Grabham’s professional background is varied and unconventional. His animation work consists of a motley variety of “weird little short films,” as he put it. His last feature documentary was KanZeOn, about Buddhist philosophy in Japan. “I like to think that immersive experiences for audiences is a better way for them to grasp ideas,” he said. “The last thing you want to do is try and have someone go, ‘This is what Buddhist philosophy is.’ We wanted people to feel it, and that’s very much something that I think is important in a film, is to allow the audience to be immersed, involved very much, deciphering puzzles, getting involved in something that’s not just laid out to them and fully explained.

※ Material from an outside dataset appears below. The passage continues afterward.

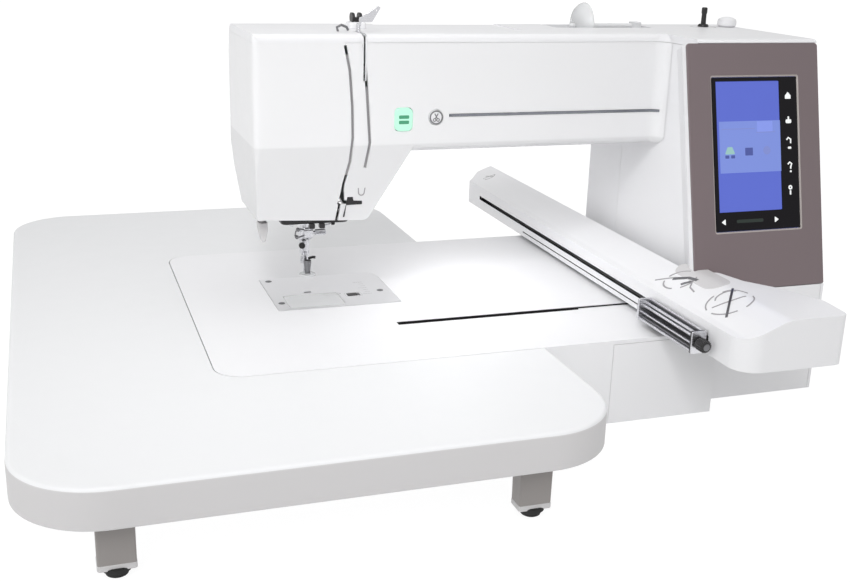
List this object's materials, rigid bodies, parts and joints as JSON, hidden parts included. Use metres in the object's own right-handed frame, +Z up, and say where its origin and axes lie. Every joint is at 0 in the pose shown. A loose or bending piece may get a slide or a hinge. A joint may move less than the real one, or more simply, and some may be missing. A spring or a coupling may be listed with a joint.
{
  "type": "embroidery machine",
  "caption": "Flat-bed embroidery machine with head, arm and column, a tilted touch screen panel, a travelling embroidery arm and a wide extension table on folding legs.",
  "frame": {"origin": "centre of the bounding box on the surface the machine and the table legs stand on", "axes": "+X from the needle head towards the column and its screen, +Y away from the operator, +Z up"},
  "size_m": [0.7236, 0.6956, 0.342],
  "materials": {
    "white_shell": "satin moulded white",
    "table_plastic": "matt off-white moulding",
    "taupe_panel": "satin warm grey",
    "black_plastic": "satin black",
    "black_glass": "polished black glass",
    "display": "lit display",
    "bright_steel": "fine brushed",
    "cast_frame": "as cast",
    "rubber": "matt",
    "green_key": "translucent, lit from behind",
    "circuit_board": "solder mask",
    "motor_casing": "dark painted steel",
    "clear_plastic": "milky clear"
  },
  "bodies": {
    "chassis": {"base_plate": "table_plastic", "base_foot_front_left": "rubber", "base_foot_front_right": "rubber", "base_foot_rear_left": "rubber", "base_foot_rear_right": "rubber", "bed_cover": "white_shell", "base_front_fascia": "white_shell", "needle_plate": "bright_steel", "face_cover": "white_shell", "arm_front_cover": "white_shell", "rear_cover": "white_shell", "top_cover": "white_shell", "column_front_cover": "white_shell", "right_side_cover": "white_shell", "control_panel_bezel": "taupe_panel", "touch_panel": "black_glass", "lcd_display": "display", "main_board": "circuit_board", "power_inlet": "black_plastic", "arm_frame": "cast_frame", "bed_frame": "cast_frame", "timing_belt": "rubber", "main_motor": "motor_casing", "upper_thread_guide": "black_plastic", "bobbin_holder": "black_plastic", "arm_trim_strip": "bright_steel", "spool_pin": "table_plastic", "bobbin_winder_stopper": "white_shell", "x_guide_rail": "bright_steel"},
    "main_shaft": {"upper_shaft": "bright_steel", "handwheel": "table_plastic"},
    "lower_shaft": {"lower_shaft": "bright_steel"},
    "motor_rotor": {"motor_pulley": "bright_steel"},
    "rotary_hook": {"rotary_hook": "bright_steel"},
    "bobbin": {"bobbin": "clear_plastic"},
    "needle_bar": {"needle_bar": "bright_steel", "needle": "bright_steel"},
    "take_up_lever": {"take_up_lever": "bright_steel"},
    "presser": {"presser_bar": "bright_steel", "embroidery_foot": "black_plastic"},
    "presser_lifter": {"presser_lifter": "black_plastic"},
    "needle_threader": {"needle_threader_lever": "white_shell"},
    "start_stop_button": {"start_stop_button": "green_key"},
    "thread_cutter_button": {"thread_cutter_button": "table_plastic"},
    "hook_cover": {"hook_cover_plate": "clear_plastic"},
    "cover_release": {"cover_release_button": "black_plastic"},
    "power_switch": {"power_switch": "black_plastic"},
    "bobbin_winder": {"bobbin_winder_spindle": "black_plastic"},
    "spool_cap": {"spool_cap": "clear_plastic"},
    "embroidery_arm": {"embroidery_arm_cover": "white_shell", "embroidery_arm_base": "table_plastic", "y_guide_rail": "bright_steel", "x_carriage": "table_plastic"},
    "hoop_carriage": {"hoop_carriage": "bright_steel"},
    "hoop_clamp": {"hoop_clamp_knob": "black_plastic"},
    "extension_table": {"extension_table": "table_plastic"},
    "leg_front_left": {"table_leg_front_left": "table_plastic"},
    "leg_rear_left": {"table_leg_rear_left": "table_plastic"},
    "leg_front_right": {"table_leg_front_right": "table_plastic"},
    "leg_rear_right": {"table_leg_rear_right": "table_plastic"}
  },
  "joints": [
    {"name": "main_shaft_turn", "type": "hinge", "parent": "chassis", "child": "main_shaft", "pos_m": [0.334, 0, 0.283], "axis": [1, 0, 0], "continuous": true},
    {"name": "lower_shaft_turn", "type": "hinge", "parent": "chassis", "child": "lower_shaft", "pos_m": [-0.006, 0.0045, 0.03], "axis": [1, 0, 0], "continuous": true},
    {"name": "motor_turn", "type": "hinge", "parent": "chassis", "child": "motor_rotor", "pos_m": [0.322, -0.06, 0.12], "axis": [1, 0, 0], "continuous": true},
    {"name": "hook_turn", "type": "hinge", "parent": "chassis", "child": "rotary_hook", "pos_m": [-0.0986, -0.019, 0.05], "axis": [0, 0, 1], "continuous": true},
    {"name": "bobbin_turn", "type": "hinge", "parent": "chassis", "child": "bobbin", "pos_m": [-0.0986, -0.019, 0.06], "axis": [0, 0, 1], "continuous": true},
    {"name": "needle_bar_stroke", "type": "slide", "parent": "chassis", "child": "needle_bar", "axis": [0, 0, -1], "range_m": [0, 0.031]},
    {"name": "take_up_swing", "type": "hinge", "parent": "chassis", "child": "take_up_lever", "pos_m": [-0.0616, -0.025, 0.27], "axis": [1, 0, 0], "range_deg": [0, 40]},
    {"name": "presser_lift", "type": "hinge", "parent": "chassis", "child": "presser_lifter", "pos_m": [-0.0986, 0.046, 0.196], "axis": [-1, 0, 0], "range_deg": [0, 40]},
    {"name": "presser_stroke", "type": "slide", "parent": "chassis", "child": "presser", "axis": [0, 0, -1], "range_m": [0, 0.0165]},
    {"name": "needle_threader_pull", "type": "slide", "parent": "chassis", "child": "needle_threader", "axis": [0, 0, -1], "range_m": [0, 0.028], "stiffness_N_per_m": 60, "springref_m": -0.004},
    {"name": "start_stop_press", "type": "slide", "parent": "chassis", "child": "start_stop_button", "axis": [0, 1, 0], "range_m": [0, 0.0015], "stiffness_N_per_m": 500},
    {"name": "thread_cutter_press", "type": "slide", "parent": "chassis", "child": "thread_cutter_button", "axis": [0, 1, 0], "range_m": [0, 0.0015], "stiffness_N_per_m": 500},
    {"name": "hook_cover_lift", "type": "slide", "parent": "chassis", "child": "hook_cover", "axis": [0, 0, 1], "range_m": [0, 0.012]},
    {"name": "cover_release_slide", "type": "slide", "parent": "chassis", "child": "cover_release", "axis": [1, 0, 0], "range_m": [0, 0.0025], "stiffness_N_per_m": 300},
    {"name": "power_switch_rock", "type": "hinge", "parent": "chassis", "child": "power_switch", "pos_m": [0.3468, 0.034, 0.065], "axis": [0, 0, 1], "range_deg": [0, 12]},
    {"name": "bobbin_winder_turn", "type": "hinge", "parent": "chassis", "child": "bobbin_winder", "pos_m": [0.3118, 0.02, 0.33], "axis": [0, 0, 1], "continuous": true},
    {"name": "spool_cap_pull", "type": "slide", "parent": "chassis", "child": "spool_cap", "axis": [-1, 0, 0], "range_m": [0, 0.02]},
    {"name": "embroidery_arm_travel", "type": "slide", "parent": "chassis", "child": "embroidery_arm", "axis": [-1, 0, 0], "range_m": [0, 0.2]},
    {"name": "hoop_carriage_travel", "type": "slide", "parent": "embroidery_arm", "child": "hoop_carriage", "axis": [0, 1, 0], "range_m": [0, 0.385]},
    {"name": "hoop_clamp_turn", "type": "hinge", "parent": "hoop_carriage", "child": "hoop_clamp", "pos_m": [0.167, -0.256, 0.093], "axis": [0, 1, 0], "range_deg": [0, 90]},
    {"name": "extension_table_pull", "type": "slide", "parent": "chassis", "child": "extension_table", "axis": [-1, 0, 0], "range_m": [0, 0.28]},
    {"name": "leg_front_left_fold", "type": "hinge", "parent": "extension_table", "child": "leg_front_left", "pos_m": [-0.298, -0.317, 0.062], "axis": [1, 0, 0], "range_deg": [0, 90]},
    {"name": "leg_rear_left_fold", "type": "hinge", "parent": "extension_table", "child": "leg_rear_left", "pos_m": [-0.298, 0.317, 0.062], "axis": [-1, 0, 0], "range_deg": [0, 90]},
    {"name": "leg_front_right_fold", "type": "hinge", "parent": "extension_table", "child": "leg_front_right", "pos_m": [-0.005, -0.317, 0.062], "axis": [1, 0, 0], "range_deg": [0, 90]},
    {"name": "leg_rear_right_fold", "type": "hinge", "parent": "extension_table", "child": "leg_rear_right", "pos_m": [-0.005, 0.317, 0.062], "axis": [-1, 0, 0], "range_deg": [0, 90]}
  ],
  "couplings": [
    {"joint": "lower_shaft_turn", "follows": "main_shaft_turn", "ratio": 1},
    {"joint": "motor_turn", "follows": "main_shaft_turn", "ratio": 3.1111},
    {"joint": "hook_turn", "follows": "main_shaft_turn", "ratio": 2},
    {"joint": "take_up_swing", "follows": "needle_bar_stroke", "rad_per_m": 22.5},
    {"joint": "presser_lift", "follows": "presser_stroke", "rad_per_m": 42.3}
  ]
}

They have to do a little bit of work, which hopefully is an enjoyable experience. The feedback we’ve had from them is that it is.”
His next project, with a working title of The Hibernating Mind, is a documentary about cryogenics. It should be “experiential”and “unconventional.”
From slime molds to philosophy to cryogenics, Grabham enjoys diving deep into stories that beg for closer inspection. He not only depicts his subjects; he lets them tell the story.
“We decided that the behavior and the way the slime mold works and explores its world should be the way that we made the film,” the co-director said. “So as we went and met one person, they gave us some information and a little tip to go and check someone else out. And we would go and explore that sort of person, and then they’d lead us to the next person. … This was probably why it was quite hard for us to get funding because really our pitch was pretty vague, and people don’t really like vague pitches when you’re trying to get money off them. They like to have something fairly concrete. But, no, that was actually a benefit, I think, the sort of sprawling indirect way that the slime mold works became the model for the way we made the film.”